After our dinner, the group split up and Joe and I walked to my car so I could give him a ride to his car (parked a mile away on a side street). On our way out we saw David Skaar heading back into the fair after taking a walk around Des Moines. We chatted for a bit and said our goodbyes for yet another year. I dropped Joe off and headed back to Marshalltown for a short but happy night of sleep before another day of work and another year until the next Iowa State Fair speed chess tournament.

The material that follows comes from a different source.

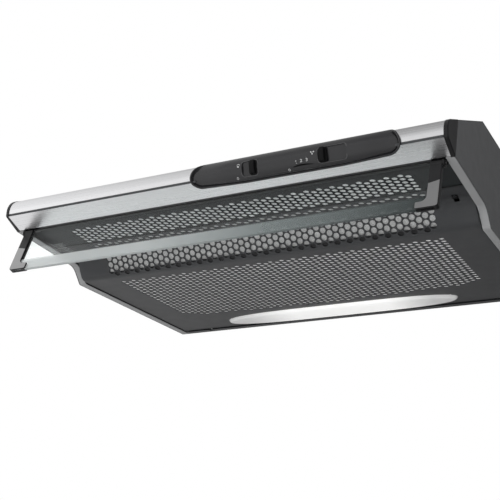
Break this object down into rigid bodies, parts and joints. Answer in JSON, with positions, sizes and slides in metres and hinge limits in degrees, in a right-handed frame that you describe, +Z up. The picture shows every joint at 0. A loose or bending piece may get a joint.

Getting a blue ribbon this year was an improbable result. I was one of the oldest participants and much older than the other finalists. I wasn't close to being the best player yet I was still standing at the end. It was a surreal couple of hours. My old friend and mentor Dale Steiger had a word for this – he called it ‘serendipity’. I thought about the events of the day on the hour long drive home and came to the conclusion that my getting a blue ribbon at an Iowa State Fair speed chess tournament was no more improbable than a kid from New Jersey spending half his life getting wasted and playing in an Iowa State Fair speed chess tournament in the first place and I've been there and done that plenty. When I plugged my amazing iPod into my car and turned on the Rhapsody Music app the first song that played was a 1983 song by Yes called ‘It Can Happen’...
“It can happen to you
It can happen to me
It can happen to everyone eventually
As you happen to say
It can happen today
As it happens
It happens in every way”
...and there was no argument from me.